4. In Lachhu v. Emperor [1914] 1 O.L.J. 141 Lindsay, J.C., sitting in the Oudh Judicial Commissioner’s Court, distinctly held that he had such jurisdiction and ordered certain remarks in the judgments of the Courts below against a counsel, who had appeared in the case, to be expunged from the record. On the other hand, Gokul Prasad and Stuart, JJ., in the case of Emperor v. C. Dunn A.I.R. 1922 All. 107 held that the High Court had power to make an amendment of an effective order of the Court below and not of expunging passages, which do not commend to it. At the end of the Judgment they, however, remarked:

If it be held that the grievances of persons, who are unjustly criticizsed by Courts of law in circumstances which obviate the effective orders of the Courts coming before Superior Courts in appeal or revision, are so great as to require a special enactment for their protection, the matter is one for the consideration of the Legislature, but as the law stands, we are satisfied that we have no authority.

5. In the new Code Section 561(A) has been added and it says:

Nothing in this Code shall be deemed to limit or affect the inherent power of the High Court to make such orders as may be necessary to give effect to any order under this Code, or to prevent abuse of the process of any Court or otherwise to secure the ends of justice.

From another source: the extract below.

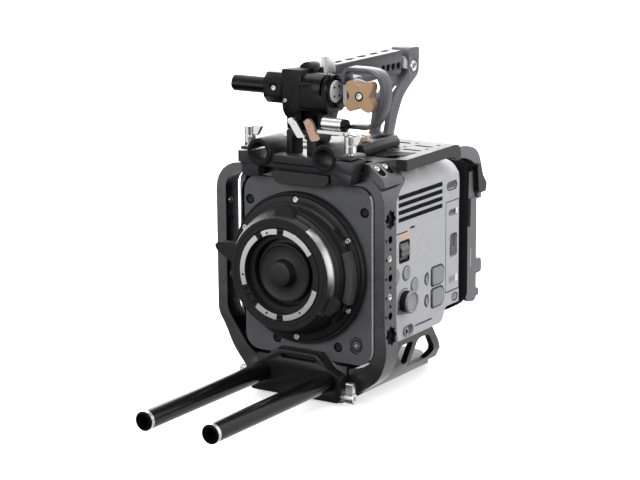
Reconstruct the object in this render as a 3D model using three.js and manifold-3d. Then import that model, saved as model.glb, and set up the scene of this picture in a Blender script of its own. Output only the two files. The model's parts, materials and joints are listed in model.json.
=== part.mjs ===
// Cinema camera rig: a box camera in a half cage, with a lens mount, lens rods,
// a top handle and a monitor bracket. Millimetres, +Z up, the lens looks along -Y.
// The origin is on the base's underside, under the lens axis, in the front plate's face.

import * as THREE from "three";
import { mergeVertices } from "three/addons/utils/BufferGeometryUtils.js";
import Module from "manifold-3d";

const wasm = await Module();
wasm.setup();

// ---------------------------------------------------------------- driving dimensions

const GAP = 0.3; // between pieces that touch
const RUNNING = 0.08; // radial clearance of a sliding rod in its bore

const ROD = { radius: 7.5, x: 30, z: 17.9, front: -168, length: 200, bore: 5.4, boreDepth: 14 };
const TOP_ROD = { x: 30, z: 194.8, radius: 10.7, front: -13.3, back: 15 };

const LENS_Z = 104.1; // height of the lens axis
const PLATE = { left: -53.2, right: 64.7, bottom: 31.5, top: 173, thick: 6, corner: 13 };
const CAGE = { left: -80.8, right: 75.5, top: 181.5, front: 1, back: 18.8, corner: 22 };
const CAGE_INSIDE = { left: -71.8, right: 67, top: 173.6, corner: 13 };

const BODY = { side: 70.5, bottom: 46.3, top: 178.5, front: 19.1, back: 127, corner: 18, skin: 4.5 };
const PANEL_STEPS = 5; // steps round the camera's top edge
const CHASSIS = { side: 65.6, top: 173.5, corner: 13.2, wall: 3 };
const REAR = { side: 66, front: 127.3, back: 150, bottom: 47, top: 176 };
const BAY = { side: 40, front: 150.3, back: 199.5, bottom: 42, top: 164 };

const TOP = { side: 76, rail: 71, bottom: 182, top: 191, front: 2, back: 112 };
const BASE = { side: 40, front: -5.5, back: 139, floor: 8, top: 46 };

const FLANGE = { radius: 60.5, step: 49.5, bore: 38 };
const TUBE_BORE = 27; // clear bore of the lens mount

const HANDLE = { left: 1.5, right: 18.5, bottom: 242, top: 261.5, front: 24, back: 124 };
const MOUNT = { y: 7, z: 244, radius: 13 }; // axis of the monitor bracket's barrel

// ---------------------------------------------------------------- finishes

const finish = (color, roughness, metalness) =>
  new THREE.MeshStandardMaterial({ color, roughness, metalness });

const BLACK_METAL = finish(0x26272a, 0.5, 0.6);
const GREY_METAL = finish(0x4a4c50, 0.5, 0.6);
const SILVER_PANEL = finish(0xb9babd, 0.55, 0.3);
const BRIGHT_STEEL = finish(0xd6d5d2, 0.25, 1);
const GOLD = finish(0xb99268, 0.4, 0.9);
const COPPER = finish(0xcfae9c, 0.4, 0.9);
const BLACK_PLASTIC = finish(0x1b1b1d, 0.6, 0);
const GREY_PLASTIC = finish(0x85868c, 0.55, 0);
const RUBBER = finish(0x222222, 0.85, 0);
const CIRCUIT = finish(0x1d4a32, 0.6, 0);
const GLASS = finish(0x30363c, 0.1, 0);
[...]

6. Had it been permissible to refer to the statement of objects and reasons the intention of the Legislature would have been at once clear. Courts, however, cannot take into account the view of a Select Committee. But the section emphasizes the wide inherent power which a High Court possesses to prevent abuse of the process of any Court or otherwise to secure the ends of justice.

7. I see no reason why such an inherent power should not comprise a power to order a deletion of passages, which are either irrelevant or inadmissible and which adversely affect the character of persons before the Court. The High Court, as the Supreme Court of revision, must be deemed to have power to see that Courts below do not unjustly and without any lawful excuse take away the character of a party or of a witness or of a counsel before it. Shadi Lal, C.J., in the case of Muhammad Qarim v. Anwar Khan: All India Reporter 1926 Lahore, p. 382: recognized that under Section 561(A) there is an inherent power of the High Court to delete objectionable remarks against witnesses or accused persons. Such jurisdiction, however, can only be exercised when there is no foundation whatsoever for the remark objected to and not where it is a matter of inference from evidence.

8. The passage in the judgment which is objected to is follows:

It is true that the complainant may have a big income, but I have no doubt whatever that he is a profligate. His letters, the genuineness of which he has admitted, prove this to the hilt.

9. As the accused was not represented before me I refrained from making any formal order without making it sure that there was no legitimate foundation for characterizing the complainant as a profligate. I accordingly ordered the learned vakil for the applicant to certify after examining the whole record that there was no legal evidence to support the remark. He has after inspection given the necessary certificate.

10. I accordingly order that the words quoted above which are objected to should be expunged from the judgment of the Sessions Judge. The other prayer asked for in the application is not granted.